It is difficult for landlords to believe that there is not a positive intention to ‘wrong foot’ them when they need to evict a tenant for a transgression. If this was not the case, why is there so little publicity when a major change is made that affects the eviction process?
With very little notice, the Government announced on 30th November that they have changed the section 8 notice and that from 1st December, anyone wishing to evict using a section 8 must use a form 3 ‘Notice seeking possession of a property let on an Assured Tenancy or an Assured Agricultural Occupancy’. As the last change was to incorporate section 97 of the Anti-social Behaviour, Crime and Policing Act 2014, so the new version includes section 41 of the Immigration Act 2016.

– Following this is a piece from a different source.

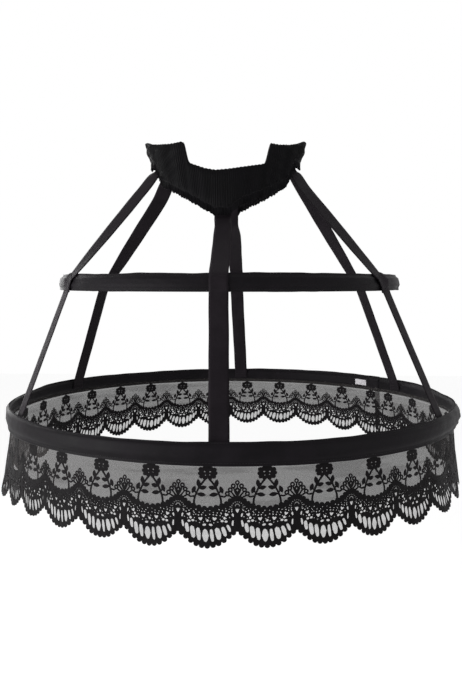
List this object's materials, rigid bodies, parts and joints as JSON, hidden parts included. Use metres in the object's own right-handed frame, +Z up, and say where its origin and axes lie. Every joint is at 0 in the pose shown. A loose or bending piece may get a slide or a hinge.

The Act specifies that Landlords may only give a tenancy to someone with the Right to Rent or risk very serious penalties. To qualify for the Right to Rent, a prospective tenant must be either:
- A British Citizen
- A citizen of a country in the European Community or the European Economic Area
- A citizen of another country with no time limits on the permission given to live in the UK (which would apply to an asylum seeker, given indefinite leave to remain).
There is very little difference in the notice, save for a reference to the 2016 Act in the heading of the form, but this version must be used, if the possession claim is not to be thrown out of Court. It seems particularly pointless as someone without the right to rent cannot legally take a valid tenancy, so would not need to be evicted by the standard legal process as laid down in a section 8.
It is the compulsion which offends. It ‘Must’ be used. Whilst landlords who are members of landlord associations, or are part of accreditation schemes, will hear of this change quickly, what of the 90% of landlords who do not belong to associations? When will they hear of the change?
Whilst issuing the incorrect notice will have no implications if the tenant decides to go during the course of the notice, or can be persuaded (without pressure) that leaving without a Court hearing will be beneficial to them, if they believe they should be given a social housing property, that is not an option. Almost certainly, it will be after they have served the incorrect notice, waited for the notice period to expire and then proceeded to Court. Only when it gets in front of a Judge will they be advised that this was an invalid notice. Eviction will have been delayed by at least 5 or 6 weeks whilst the process starts again.
Sometimes, these pronouncements from on high take some time to filter down to local Courts. It is possible that some notices issued on the incorrect form will slip through. Unfortunately, this cannot be relied upon. Take steps to obtain the correct notice and dispose of any copies of the old notice which you were retaining for the ‘next time’.
It seems obvious that despite the job the private sector does in helping to house the homeless, the Government have no intention of making eviction any easier for landlords, in fact, seem to bowl a ‘googly’ whenever they can.